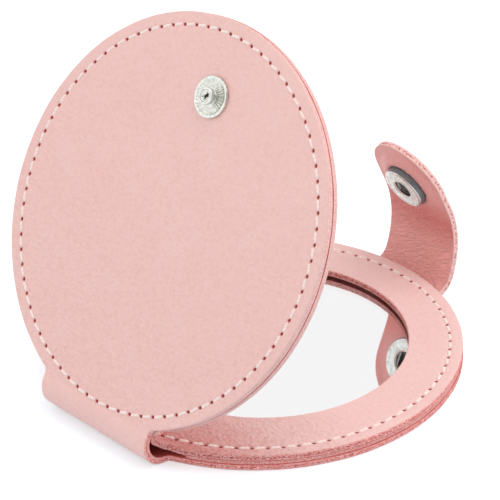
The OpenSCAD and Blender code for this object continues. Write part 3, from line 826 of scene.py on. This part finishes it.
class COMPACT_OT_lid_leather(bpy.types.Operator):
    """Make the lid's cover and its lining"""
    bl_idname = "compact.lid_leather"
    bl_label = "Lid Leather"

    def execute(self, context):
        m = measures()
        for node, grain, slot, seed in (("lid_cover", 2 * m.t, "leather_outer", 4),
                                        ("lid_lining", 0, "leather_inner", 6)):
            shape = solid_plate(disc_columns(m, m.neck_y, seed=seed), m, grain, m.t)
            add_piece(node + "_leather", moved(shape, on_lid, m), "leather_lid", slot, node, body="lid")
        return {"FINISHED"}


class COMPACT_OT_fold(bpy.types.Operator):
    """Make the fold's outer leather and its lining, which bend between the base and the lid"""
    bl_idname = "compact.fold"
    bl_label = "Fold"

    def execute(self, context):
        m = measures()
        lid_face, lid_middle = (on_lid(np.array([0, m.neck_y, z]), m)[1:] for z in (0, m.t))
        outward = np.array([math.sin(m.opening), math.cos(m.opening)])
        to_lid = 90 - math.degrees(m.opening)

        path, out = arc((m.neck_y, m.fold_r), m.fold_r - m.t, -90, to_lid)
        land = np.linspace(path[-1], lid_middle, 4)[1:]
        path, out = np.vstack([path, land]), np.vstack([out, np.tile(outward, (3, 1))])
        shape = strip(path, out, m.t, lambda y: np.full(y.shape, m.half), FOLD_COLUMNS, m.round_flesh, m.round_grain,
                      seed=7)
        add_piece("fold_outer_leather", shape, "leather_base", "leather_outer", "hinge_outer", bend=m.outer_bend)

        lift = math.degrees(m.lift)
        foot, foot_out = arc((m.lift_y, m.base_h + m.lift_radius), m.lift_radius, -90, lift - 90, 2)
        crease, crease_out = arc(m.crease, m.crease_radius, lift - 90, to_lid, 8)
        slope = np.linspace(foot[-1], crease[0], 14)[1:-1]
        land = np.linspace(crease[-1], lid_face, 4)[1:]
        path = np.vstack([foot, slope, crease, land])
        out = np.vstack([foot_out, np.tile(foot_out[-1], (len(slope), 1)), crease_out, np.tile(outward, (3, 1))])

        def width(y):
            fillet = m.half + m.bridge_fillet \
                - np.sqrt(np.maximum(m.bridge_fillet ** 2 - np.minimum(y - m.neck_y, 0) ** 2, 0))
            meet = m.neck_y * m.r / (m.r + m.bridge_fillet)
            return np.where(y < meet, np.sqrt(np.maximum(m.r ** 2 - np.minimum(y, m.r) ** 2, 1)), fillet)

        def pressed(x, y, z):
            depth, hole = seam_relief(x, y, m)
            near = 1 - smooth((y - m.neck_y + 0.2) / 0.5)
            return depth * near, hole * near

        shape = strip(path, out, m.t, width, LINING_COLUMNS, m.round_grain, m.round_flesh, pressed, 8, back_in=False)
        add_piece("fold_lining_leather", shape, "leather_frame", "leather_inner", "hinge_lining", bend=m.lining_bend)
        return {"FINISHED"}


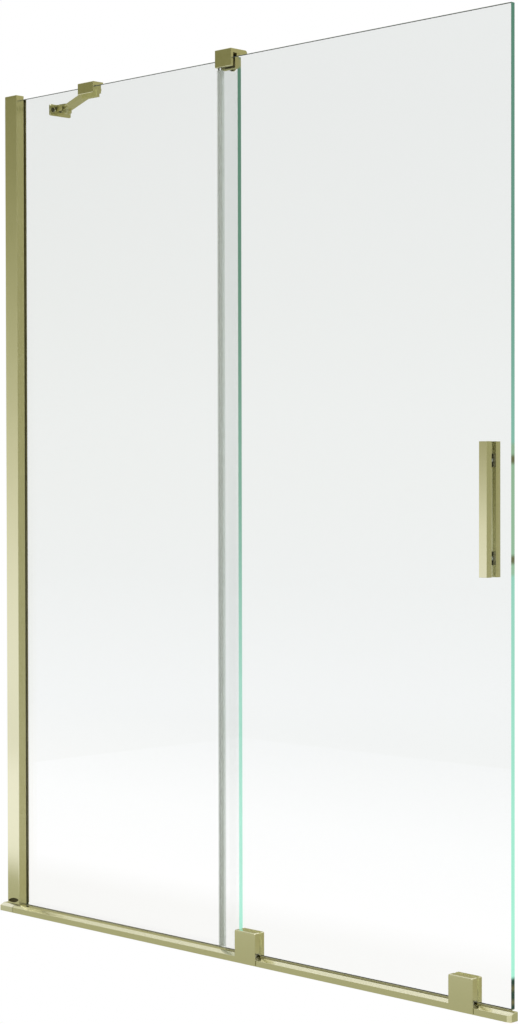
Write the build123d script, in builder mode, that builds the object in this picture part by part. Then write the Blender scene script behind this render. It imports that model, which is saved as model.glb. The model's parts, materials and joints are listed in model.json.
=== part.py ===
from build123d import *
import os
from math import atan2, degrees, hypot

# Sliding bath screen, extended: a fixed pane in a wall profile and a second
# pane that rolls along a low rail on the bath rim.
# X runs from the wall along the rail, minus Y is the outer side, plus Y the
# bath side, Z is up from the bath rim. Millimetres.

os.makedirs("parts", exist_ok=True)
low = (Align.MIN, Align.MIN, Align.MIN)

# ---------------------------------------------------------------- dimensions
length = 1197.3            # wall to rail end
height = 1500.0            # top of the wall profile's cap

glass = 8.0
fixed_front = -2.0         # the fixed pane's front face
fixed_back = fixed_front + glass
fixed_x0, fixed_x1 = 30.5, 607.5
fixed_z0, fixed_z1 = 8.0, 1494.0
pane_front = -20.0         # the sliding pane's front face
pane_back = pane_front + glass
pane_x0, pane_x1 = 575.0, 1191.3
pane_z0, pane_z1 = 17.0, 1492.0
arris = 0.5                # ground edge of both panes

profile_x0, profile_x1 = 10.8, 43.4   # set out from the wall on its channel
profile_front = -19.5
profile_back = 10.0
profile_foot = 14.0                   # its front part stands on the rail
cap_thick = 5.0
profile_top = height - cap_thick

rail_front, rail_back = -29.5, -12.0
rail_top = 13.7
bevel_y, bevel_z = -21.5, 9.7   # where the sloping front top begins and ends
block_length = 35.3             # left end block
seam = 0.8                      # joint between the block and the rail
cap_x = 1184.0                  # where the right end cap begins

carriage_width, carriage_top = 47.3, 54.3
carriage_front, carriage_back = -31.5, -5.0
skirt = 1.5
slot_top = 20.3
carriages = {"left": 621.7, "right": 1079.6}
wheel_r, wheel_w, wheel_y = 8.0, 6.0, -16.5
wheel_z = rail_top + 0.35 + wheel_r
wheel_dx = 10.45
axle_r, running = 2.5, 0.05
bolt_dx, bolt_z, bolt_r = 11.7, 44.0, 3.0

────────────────

* To be done: From the preceding material, extract every line exactly.

* Expected output:
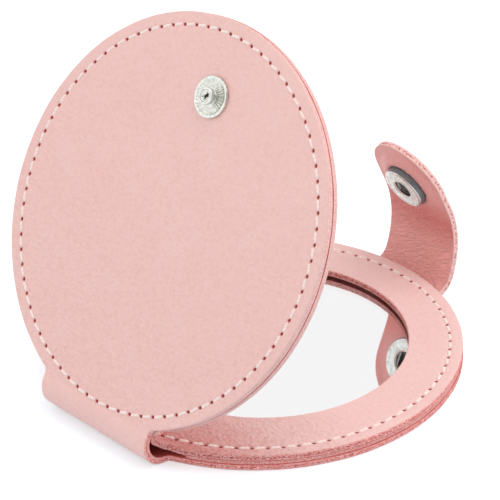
The OpenSCAD and Blender code for this object continues. Write part 3, from line 826 of scene.py on. This part finishes it.
class COMPACT_OT_lid_leather(bpy.types.Operator):
    """Make the lid's cover and its lining"""
    bl_idname = "compact.lid_leather"
    bl_label = "Lid Leather"

    def execute(self, context):
        m = measures()
        for node, grain, slot, seed in (("lid_cover", 2 * m.t, "leather_outer", 4),
                                        ("lid_lining", 0, "leather_inner", 6)):
            shape = solid_plate(disc_columns(m, m.neck_y, seed=seed), m, grain, m.t)
            add_piece(node + "_leather", moved(shape, on_lid, m), "leather_lid", slot, node, body="lid")
        return {"FINISHED"}


class COMPACT_OT_fold(bpy.types.Operator):
    """Make the fold's outer leather and its lining, which bend between the base and the lid"""
    bl_idname = "compact.fold"
    bl_label = "Fold"

    def execute(self, context):
        m = measures()
        lid_face, lid_middle = (on_lid(np.array([0, m.neck_y, z]), m)[1:] for z in (0, m.t))
        outward = np.array([math.sin(m.opening), math.cos(m.opening)])
        to_lid = 90 - math.degrees(m.opening)

        path, out = arc((m.neck_y, m.fold_r), m.fold_r - m.t, -90, to_lid)
        land = np.linspace(path[-1], lid_middle, 4)[1:]
        path, out = np.vstack([path, land]), np.vstack([out, np.tile(outward, (3, 1))])
        shape = strip(path, out, m.t, lambda y: np.full(y.shape, m.half), FOLD_COLUMNS, m.round_flesh, m.round_grain,
                      seed=7)
        add_piece("fold_outer_leather", shape, "leather_base", "leather_outer", "hinge_outer", bend=m.outer_bend)

        lift = math.degrees(m.lift)
        foot, foot_out = arc((m.lift_y, m.base_h + m.lift_radius), m.lift_radius, -90, lift - 90, 2)
        crease, crease_out = arc(m.crease, m.crease_radius, lift - 90, to_lid, 8)
        slope = np.linspace(foot[-1], crease[0], 14)[1:-1]
        land = np.linspace(crease[-1], lid_face, 4)[1:]
        path = np.vstack([foot, slope, crease, land])
        out = np.vstack([foot_out, np.tile(foot_out[-1], (len(slope), 1)), crease_out, np.tile(outward, (3, 1))])

        def width(y):
            fillet = m.half + m.bridge_fillet \
                - np.sqrt(np.maximum(m.bridge_fillet ** 2 - np.minimum(y - m.neck_y, 0) ** 2, 0))
            meet = m.neck_y * m.r / (m.r + m.bridge_fillet)
            return np.where(y < meet, np.sqrt(np.maximum(m.r ** 2 - np.minimum(y, m.r) ** 2, 1)), fillet)

        def pressed(x, y, z):
            depth, hole = seam_relief(x, y, m)
            near = 1 - smooth((y - m.neck_y + 0.2) / 0.5)
            return depth * near, hole * near

        shape = strip(path, out, m.t, width, LINING_COLUMNS, m.round_grain, m.round_flesh, pressed, 8, back_in=False)
        add_piece("fold_lining_leather", shape, "leather_frame", "leather_inner", "hinge_lining", bend=m.lining_bend)
        return {"FINISHED"}


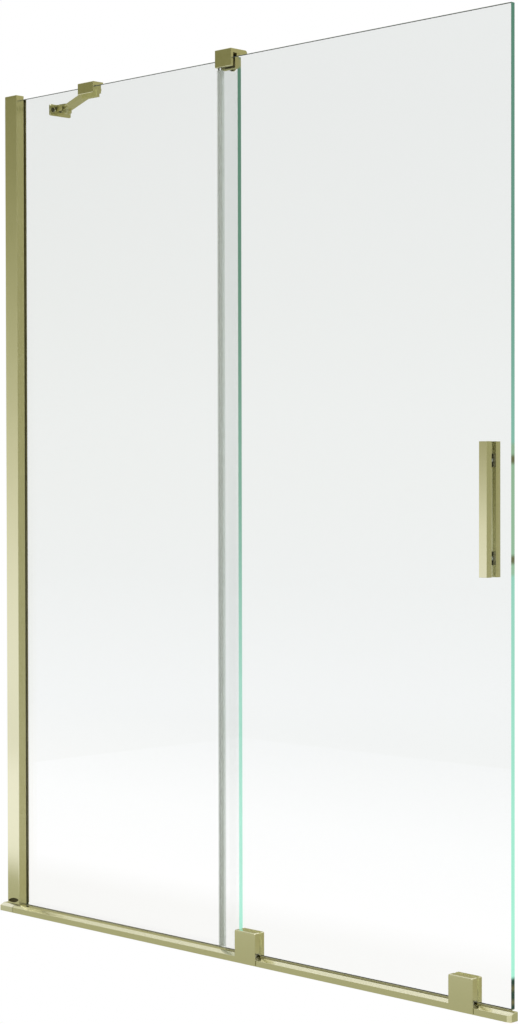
Write the build123d script, in builder mode, that builds the object in this picture part by part. Then write the Blender scene script behind this render. It imports that model, which is saved as model.glb. The model's parts, materials and joints are listed in model.json.
=== part.py ===
from build123d import *
import os
from math import atan2, degrees, hypot

# Sliding bath screen, extended: a fixed pane in a wall profile and a second
# pane that rolls along a low rail on the bath rim.
# X runs from the wall along the rail, minus Y is the outer side, plus Y the
# bath side, Z is up from the bath rim. Millimetres.

os.makedirs("parts", exist_ok=True)
low = (Align.MIN, Align.MIN, Align.MIN)

# ---------------------------------------------------------------- dimensions
length = 1197.3            # wall to rail end
height = 1500.0            # top of the wall profile's cap

glass = 8.0
fixed_front = -2.0         # the fixed pane's front face
fixed_back = fixed_front + glass
fixed_x0, fixed_x1 = 30.5, 607.5
fixed_z0, fixed_z1 = 8.0, 1494.0
pane_front = -20.0         # the sliding pane's front face
pane_back = pane_front + glass
pane_x0, pane_x1 = 575.0, 1191.3
pane_z0, pane_z1 = 17.0, 1492.0
arris = 0.5                # ground edge of both panes

profile_x0, profile_x1 = 10.8, 43.4   # set out from the wall on its channel
profile_front = -19.5
profile_back = 10.0
profile_foot = 14.0                   # its front part stands on the rail
cap_thick = 5.0
profile_top = height - cap_thick

rail_front, rail_back = -29.5, -12.0
rail_top = 13.7
bevel_y, bevel_z = -21.5, 9.7   # where the sloping front top begins and ends
block_length = 35.3             # left end block
seam = 0.8                      # joint between the block and the rail
cap_x = 1184.0                  # where the right end cap begins

carriage_width, carriage_top = 47.3, 54.3
carriage_front, carriage_back = -31.5, -5.0
skirt = 1.5
slot_top = 20.3
carriages = {"left": 621.7, "right": 1079.6}
wheel_r, wheel_w, wheel_y = 8.0, 6.0, -16.5
wheel_z = rail_top + 0.35 + wheel_r
wheel_dx = 10.45
axle_r, running = 2.5, 0.05
bolt_dx, bolt_z, bolt_r = 11.7, 44.0, 3.0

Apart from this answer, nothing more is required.